Going through the material below, please gather all lines with the word "None" in them.

[START Data lines]

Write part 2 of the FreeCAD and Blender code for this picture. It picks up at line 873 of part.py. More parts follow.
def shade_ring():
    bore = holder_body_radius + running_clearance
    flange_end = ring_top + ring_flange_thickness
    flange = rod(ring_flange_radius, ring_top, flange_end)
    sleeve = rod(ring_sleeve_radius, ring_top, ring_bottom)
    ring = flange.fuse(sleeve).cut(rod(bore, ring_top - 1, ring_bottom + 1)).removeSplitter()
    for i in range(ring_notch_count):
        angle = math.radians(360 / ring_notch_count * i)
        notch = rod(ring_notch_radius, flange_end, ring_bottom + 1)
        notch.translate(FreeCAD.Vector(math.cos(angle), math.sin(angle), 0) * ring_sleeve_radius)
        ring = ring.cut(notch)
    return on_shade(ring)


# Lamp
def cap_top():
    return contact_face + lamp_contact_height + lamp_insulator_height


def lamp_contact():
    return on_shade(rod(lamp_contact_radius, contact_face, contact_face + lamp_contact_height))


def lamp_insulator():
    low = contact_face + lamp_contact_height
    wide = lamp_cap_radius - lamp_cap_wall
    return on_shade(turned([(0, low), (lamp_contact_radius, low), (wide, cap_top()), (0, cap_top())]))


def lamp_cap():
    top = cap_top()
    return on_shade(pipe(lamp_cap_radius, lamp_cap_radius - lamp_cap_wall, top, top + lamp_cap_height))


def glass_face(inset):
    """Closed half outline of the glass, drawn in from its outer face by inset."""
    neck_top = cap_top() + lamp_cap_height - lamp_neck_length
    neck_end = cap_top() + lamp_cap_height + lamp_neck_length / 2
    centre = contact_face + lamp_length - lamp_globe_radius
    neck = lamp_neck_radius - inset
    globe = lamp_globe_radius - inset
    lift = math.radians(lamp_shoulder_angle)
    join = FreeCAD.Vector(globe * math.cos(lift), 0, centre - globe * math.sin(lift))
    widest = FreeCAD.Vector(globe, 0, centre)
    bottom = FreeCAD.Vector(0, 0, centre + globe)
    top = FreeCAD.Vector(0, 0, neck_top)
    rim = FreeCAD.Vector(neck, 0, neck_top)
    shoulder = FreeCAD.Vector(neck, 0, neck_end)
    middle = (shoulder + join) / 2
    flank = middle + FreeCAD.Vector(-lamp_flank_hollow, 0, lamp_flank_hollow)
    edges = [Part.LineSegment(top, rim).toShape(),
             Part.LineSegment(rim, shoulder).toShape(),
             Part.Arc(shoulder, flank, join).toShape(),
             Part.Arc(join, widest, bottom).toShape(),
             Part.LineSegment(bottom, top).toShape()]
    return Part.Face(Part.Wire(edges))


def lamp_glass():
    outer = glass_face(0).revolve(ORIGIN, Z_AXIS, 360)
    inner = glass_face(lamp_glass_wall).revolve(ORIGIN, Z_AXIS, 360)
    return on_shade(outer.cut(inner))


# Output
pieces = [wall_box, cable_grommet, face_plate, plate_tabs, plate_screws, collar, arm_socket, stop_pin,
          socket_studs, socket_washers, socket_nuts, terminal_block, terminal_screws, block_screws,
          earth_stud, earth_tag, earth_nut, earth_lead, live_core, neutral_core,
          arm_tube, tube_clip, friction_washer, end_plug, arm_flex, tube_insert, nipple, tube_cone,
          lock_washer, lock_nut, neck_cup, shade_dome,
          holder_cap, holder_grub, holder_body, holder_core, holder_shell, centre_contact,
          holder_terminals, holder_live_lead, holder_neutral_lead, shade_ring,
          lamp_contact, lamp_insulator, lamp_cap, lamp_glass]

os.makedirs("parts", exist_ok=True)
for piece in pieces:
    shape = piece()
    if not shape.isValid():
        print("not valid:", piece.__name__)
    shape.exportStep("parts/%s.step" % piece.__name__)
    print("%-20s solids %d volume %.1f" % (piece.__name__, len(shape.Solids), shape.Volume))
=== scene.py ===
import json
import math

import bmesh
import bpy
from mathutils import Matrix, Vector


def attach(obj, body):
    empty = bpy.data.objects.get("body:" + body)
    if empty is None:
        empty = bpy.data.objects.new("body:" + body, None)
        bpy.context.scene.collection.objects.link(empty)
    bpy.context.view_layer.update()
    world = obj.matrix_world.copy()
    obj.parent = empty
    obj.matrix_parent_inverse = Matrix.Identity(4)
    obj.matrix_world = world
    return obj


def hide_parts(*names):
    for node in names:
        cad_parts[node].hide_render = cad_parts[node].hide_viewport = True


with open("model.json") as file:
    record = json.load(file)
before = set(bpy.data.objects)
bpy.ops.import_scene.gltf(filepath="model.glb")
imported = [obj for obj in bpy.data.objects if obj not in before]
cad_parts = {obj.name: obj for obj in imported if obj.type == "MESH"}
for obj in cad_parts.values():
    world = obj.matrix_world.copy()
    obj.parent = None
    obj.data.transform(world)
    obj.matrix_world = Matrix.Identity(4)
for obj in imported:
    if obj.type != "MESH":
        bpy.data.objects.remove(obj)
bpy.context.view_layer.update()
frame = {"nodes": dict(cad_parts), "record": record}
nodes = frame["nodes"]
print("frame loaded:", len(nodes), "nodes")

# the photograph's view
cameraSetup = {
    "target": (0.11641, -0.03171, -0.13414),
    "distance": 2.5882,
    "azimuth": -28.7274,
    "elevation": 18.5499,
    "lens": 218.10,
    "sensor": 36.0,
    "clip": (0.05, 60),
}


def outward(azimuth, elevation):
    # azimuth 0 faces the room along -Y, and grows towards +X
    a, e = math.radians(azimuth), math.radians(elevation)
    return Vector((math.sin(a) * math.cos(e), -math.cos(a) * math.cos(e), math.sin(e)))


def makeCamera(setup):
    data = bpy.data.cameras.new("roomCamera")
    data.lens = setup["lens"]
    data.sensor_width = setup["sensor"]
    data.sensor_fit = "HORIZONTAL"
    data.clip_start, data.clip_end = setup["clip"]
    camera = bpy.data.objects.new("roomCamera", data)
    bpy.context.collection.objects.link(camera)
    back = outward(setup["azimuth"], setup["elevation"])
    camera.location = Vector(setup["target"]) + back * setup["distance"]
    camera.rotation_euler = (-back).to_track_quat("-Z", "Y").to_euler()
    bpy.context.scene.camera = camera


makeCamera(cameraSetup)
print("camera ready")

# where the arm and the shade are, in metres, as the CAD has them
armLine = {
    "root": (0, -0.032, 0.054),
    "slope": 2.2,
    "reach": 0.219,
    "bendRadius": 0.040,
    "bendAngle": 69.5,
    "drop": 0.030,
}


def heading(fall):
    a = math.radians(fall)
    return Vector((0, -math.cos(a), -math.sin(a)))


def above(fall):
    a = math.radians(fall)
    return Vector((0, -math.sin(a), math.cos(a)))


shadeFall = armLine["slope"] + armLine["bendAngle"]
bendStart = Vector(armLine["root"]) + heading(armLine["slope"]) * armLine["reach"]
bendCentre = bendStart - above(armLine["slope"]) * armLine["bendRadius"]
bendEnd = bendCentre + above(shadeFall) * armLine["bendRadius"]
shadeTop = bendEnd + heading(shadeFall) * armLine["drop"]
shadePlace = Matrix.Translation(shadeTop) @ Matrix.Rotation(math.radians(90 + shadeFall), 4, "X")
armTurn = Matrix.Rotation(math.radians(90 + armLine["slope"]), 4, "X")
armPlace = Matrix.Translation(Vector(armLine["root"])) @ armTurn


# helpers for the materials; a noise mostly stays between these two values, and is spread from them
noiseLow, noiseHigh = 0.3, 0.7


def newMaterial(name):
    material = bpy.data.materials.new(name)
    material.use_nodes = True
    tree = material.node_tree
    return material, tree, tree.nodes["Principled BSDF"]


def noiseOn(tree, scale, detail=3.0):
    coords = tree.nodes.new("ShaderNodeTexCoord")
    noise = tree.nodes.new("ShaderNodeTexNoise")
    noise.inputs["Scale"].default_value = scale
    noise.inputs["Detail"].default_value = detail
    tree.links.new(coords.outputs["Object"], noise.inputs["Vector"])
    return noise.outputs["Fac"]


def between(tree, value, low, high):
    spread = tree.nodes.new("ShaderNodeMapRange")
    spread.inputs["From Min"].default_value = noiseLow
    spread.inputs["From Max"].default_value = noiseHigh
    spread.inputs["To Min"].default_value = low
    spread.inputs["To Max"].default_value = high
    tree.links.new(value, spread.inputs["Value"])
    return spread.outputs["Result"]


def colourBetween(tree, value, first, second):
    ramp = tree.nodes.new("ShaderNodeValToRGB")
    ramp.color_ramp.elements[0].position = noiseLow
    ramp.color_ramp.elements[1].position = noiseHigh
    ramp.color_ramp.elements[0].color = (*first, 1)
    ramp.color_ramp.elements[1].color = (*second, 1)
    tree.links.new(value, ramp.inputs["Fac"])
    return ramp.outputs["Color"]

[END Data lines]

*Solution for this exercise*.
    if empty is None:
        empty = bpy.data.objects.new("body:" + body, None)
    obj.parent = None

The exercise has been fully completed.